(Supplied material):
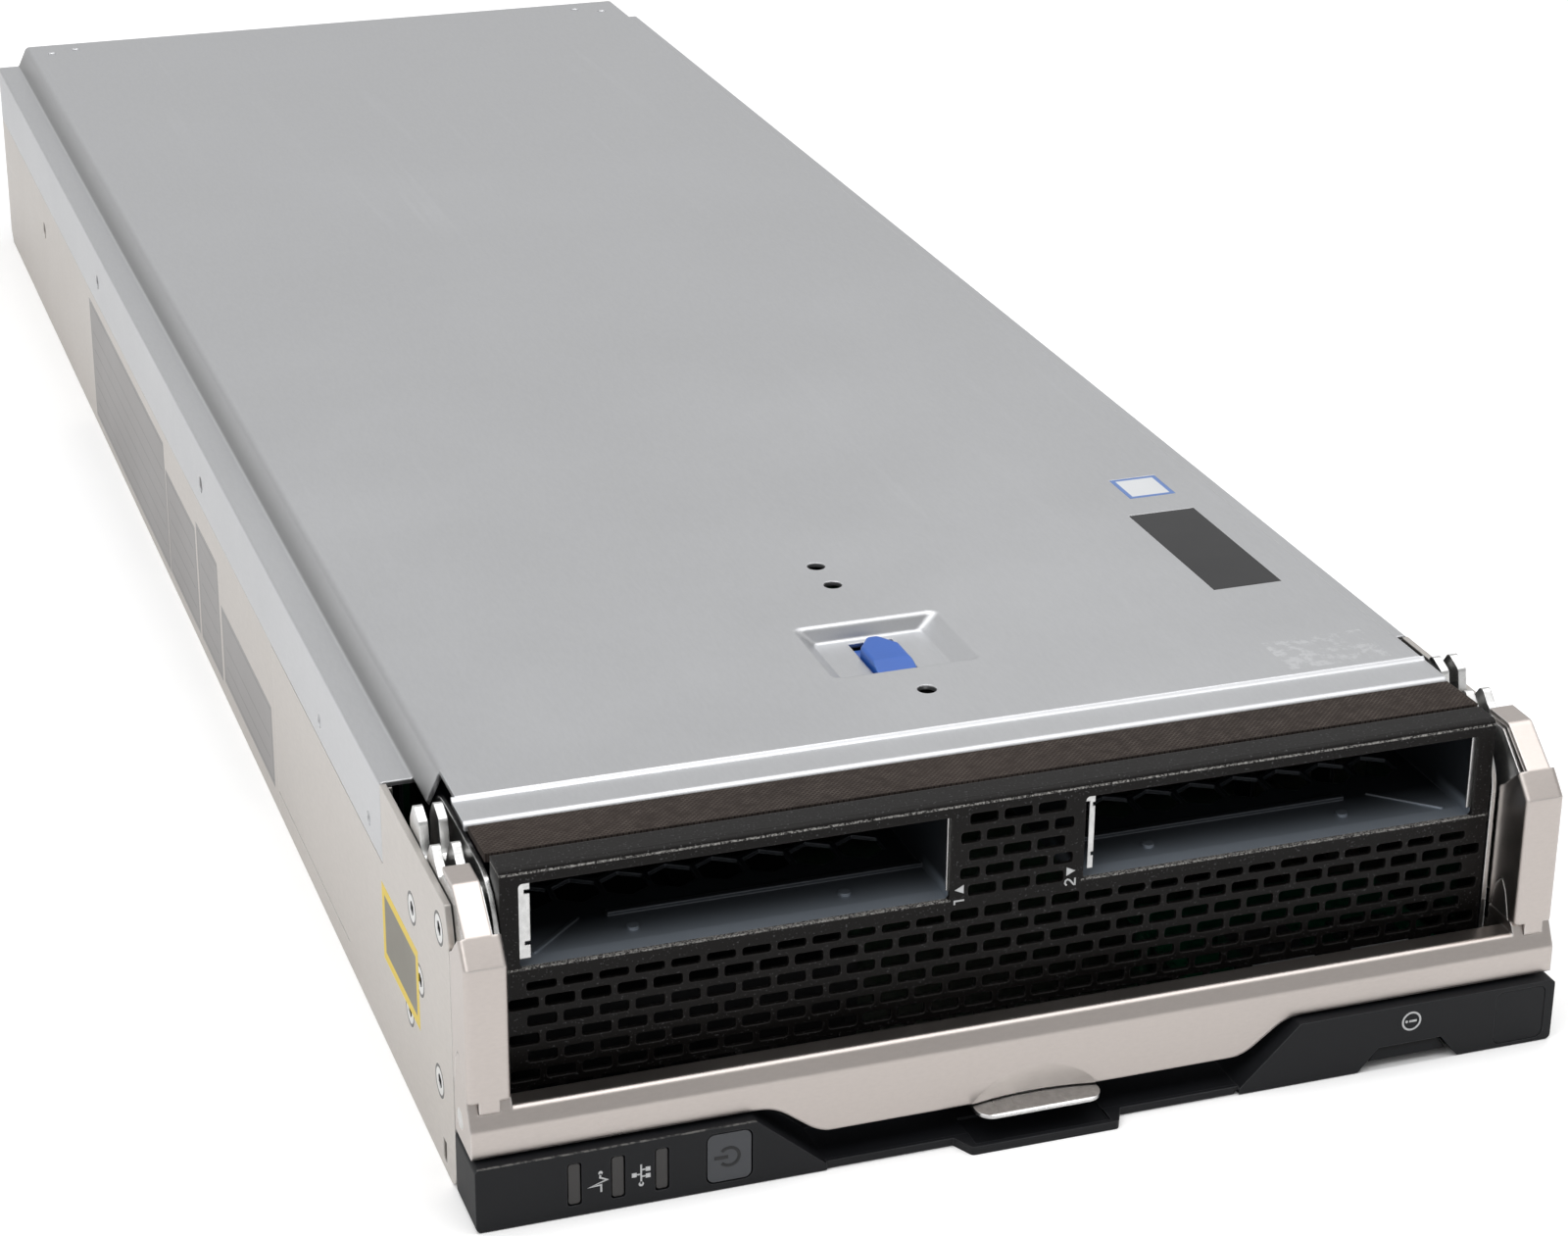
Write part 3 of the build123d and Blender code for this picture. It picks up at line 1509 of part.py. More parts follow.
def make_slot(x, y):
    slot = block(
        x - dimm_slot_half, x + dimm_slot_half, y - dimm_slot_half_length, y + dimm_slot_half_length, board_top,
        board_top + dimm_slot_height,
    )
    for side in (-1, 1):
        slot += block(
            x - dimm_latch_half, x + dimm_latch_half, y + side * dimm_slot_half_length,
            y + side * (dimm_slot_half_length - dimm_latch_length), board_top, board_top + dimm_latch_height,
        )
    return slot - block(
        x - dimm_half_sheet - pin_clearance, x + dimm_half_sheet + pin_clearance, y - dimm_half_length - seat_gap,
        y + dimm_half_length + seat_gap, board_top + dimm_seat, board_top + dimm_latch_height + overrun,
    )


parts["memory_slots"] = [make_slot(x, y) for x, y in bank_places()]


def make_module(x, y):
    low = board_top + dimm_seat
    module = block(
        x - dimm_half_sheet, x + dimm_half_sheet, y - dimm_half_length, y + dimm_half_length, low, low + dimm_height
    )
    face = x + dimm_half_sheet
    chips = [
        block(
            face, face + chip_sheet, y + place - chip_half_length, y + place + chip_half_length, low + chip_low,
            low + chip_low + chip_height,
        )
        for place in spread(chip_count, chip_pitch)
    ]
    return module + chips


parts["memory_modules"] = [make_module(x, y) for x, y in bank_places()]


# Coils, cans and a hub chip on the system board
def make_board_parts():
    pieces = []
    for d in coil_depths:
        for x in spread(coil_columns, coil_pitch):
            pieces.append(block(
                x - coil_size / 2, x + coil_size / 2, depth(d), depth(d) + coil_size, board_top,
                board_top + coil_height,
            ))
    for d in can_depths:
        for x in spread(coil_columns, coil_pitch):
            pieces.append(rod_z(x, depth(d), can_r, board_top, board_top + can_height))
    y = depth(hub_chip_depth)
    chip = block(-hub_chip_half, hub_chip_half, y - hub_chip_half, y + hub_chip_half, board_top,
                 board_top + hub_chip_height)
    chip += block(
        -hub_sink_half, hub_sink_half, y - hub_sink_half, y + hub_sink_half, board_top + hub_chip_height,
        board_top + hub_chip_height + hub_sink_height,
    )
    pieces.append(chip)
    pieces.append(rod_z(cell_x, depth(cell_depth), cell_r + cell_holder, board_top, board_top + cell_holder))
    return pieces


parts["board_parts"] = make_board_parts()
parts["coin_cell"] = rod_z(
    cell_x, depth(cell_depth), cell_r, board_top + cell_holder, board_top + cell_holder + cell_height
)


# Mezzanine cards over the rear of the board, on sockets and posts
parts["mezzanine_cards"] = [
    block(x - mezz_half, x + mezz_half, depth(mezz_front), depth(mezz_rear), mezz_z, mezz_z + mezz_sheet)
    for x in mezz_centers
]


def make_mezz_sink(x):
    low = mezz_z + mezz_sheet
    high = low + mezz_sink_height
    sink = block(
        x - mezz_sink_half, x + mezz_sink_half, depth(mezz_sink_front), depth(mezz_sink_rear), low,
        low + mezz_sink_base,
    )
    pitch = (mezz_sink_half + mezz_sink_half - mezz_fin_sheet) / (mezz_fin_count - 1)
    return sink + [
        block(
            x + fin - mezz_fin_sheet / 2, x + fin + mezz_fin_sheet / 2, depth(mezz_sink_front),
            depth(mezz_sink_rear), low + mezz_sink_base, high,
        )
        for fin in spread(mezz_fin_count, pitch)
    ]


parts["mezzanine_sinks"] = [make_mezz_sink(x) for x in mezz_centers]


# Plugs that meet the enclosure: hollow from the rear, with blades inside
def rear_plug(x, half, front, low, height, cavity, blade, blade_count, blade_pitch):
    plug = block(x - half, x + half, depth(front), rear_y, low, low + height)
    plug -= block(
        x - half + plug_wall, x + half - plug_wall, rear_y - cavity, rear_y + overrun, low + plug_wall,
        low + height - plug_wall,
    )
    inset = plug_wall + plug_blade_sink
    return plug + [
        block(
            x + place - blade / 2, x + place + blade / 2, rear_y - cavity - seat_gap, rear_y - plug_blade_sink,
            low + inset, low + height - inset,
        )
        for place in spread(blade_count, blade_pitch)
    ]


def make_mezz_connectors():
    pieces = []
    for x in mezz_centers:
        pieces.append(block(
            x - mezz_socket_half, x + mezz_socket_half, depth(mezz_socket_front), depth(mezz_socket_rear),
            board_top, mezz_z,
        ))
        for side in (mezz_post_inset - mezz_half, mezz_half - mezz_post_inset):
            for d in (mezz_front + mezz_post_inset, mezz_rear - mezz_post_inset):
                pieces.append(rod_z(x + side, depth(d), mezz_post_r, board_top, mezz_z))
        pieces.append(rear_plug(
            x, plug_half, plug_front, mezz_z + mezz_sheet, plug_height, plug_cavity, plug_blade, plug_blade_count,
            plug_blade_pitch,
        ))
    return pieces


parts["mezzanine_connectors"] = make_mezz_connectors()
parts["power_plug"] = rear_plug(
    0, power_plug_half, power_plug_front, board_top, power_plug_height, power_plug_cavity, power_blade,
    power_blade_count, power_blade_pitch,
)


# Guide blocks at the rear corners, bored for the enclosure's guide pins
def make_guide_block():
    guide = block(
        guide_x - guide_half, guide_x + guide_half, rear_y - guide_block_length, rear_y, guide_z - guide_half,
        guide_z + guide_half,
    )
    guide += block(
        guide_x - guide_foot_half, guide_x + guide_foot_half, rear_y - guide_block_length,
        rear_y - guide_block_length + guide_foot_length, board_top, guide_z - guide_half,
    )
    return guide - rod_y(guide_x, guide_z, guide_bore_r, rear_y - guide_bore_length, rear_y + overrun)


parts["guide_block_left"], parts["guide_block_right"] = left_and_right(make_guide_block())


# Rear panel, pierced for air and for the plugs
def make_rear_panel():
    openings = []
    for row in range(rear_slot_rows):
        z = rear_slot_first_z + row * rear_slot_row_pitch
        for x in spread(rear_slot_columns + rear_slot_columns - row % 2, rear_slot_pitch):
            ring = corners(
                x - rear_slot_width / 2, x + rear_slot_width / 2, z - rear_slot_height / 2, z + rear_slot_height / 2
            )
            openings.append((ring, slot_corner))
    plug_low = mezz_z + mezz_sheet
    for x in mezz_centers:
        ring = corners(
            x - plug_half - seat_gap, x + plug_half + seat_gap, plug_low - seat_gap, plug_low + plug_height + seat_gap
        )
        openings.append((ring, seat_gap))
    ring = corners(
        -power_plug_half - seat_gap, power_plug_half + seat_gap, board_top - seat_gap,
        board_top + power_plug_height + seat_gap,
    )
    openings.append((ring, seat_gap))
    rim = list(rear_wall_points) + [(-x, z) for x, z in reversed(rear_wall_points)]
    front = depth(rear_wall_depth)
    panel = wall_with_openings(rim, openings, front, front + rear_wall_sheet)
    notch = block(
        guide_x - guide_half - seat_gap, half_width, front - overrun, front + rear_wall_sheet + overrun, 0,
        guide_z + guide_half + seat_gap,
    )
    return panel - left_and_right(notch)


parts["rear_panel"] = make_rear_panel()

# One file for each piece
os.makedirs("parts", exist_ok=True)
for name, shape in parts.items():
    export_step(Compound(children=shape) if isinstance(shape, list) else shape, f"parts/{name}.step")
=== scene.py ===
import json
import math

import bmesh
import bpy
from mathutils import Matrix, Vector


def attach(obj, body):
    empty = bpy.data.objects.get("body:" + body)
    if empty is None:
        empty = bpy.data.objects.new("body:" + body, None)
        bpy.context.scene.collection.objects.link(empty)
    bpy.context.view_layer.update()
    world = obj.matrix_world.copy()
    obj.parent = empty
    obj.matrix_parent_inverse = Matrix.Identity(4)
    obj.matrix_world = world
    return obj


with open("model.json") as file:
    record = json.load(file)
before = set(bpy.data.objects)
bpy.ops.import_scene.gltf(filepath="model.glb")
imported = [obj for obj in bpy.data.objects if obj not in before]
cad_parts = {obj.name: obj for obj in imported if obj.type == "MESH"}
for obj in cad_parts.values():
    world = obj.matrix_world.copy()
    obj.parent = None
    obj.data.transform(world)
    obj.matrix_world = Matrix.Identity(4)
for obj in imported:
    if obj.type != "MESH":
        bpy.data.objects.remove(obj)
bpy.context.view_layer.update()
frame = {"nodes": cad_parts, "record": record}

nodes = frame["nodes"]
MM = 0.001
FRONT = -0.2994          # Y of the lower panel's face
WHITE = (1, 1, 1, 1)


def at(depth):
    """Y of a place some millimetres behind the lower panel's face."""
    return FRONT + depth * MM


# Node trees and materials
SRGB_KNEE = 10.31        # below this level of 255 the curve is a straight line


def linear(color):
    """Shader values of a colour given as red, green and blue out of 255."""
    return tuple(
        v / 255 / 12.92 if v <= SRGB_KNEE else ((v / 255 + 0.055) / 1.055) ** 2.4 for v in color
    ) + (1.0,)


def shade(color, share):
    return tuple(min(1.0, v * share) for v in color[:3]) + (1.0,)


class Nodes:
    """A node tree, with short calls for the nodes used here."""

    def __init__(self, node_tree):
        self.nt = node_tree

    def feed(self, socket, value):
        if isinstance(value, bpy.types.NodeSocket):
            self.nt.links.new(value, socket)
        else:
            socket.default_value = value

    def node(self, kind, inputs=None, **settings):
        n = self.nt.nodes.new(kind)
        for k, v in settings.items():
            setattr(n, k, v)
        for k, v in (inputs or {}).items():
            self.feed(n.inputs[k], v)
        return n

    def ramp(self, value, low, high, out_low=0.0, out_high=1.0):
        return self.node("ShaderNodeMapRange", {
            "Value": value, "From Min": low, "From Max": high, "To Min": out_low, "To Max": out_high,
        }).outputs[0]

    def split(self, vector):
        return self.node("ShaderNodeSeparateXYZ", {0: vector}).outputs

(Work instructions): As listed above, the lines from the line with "# One file for each piece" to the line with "obj.parent = empty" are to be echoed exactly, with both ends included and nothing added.

(Answer to this exercise):
# One file for each piece
os.makedirs("parts", exist_ok=True)
for name, shape in parts.items():
    export_step(Compound(children=shape) if isinstance(shape, list) else shape, f"parts/{name}.step")
=== scene.py ===
import json
import math

import bmesh
import bpy
from mathutils import Matrix, Vector


def attach(obj, body):
    empty = bpy.data.objects.get("body:" + body)
    if empty is None:
        empty = bpy.data.objects.new("body:" + body, None)
        bpy.context.scene.collection.objects.link(empty)
    bpy.context.view_layer.update()
    world = obj.matrix_world.copy()
    obj.parent = empty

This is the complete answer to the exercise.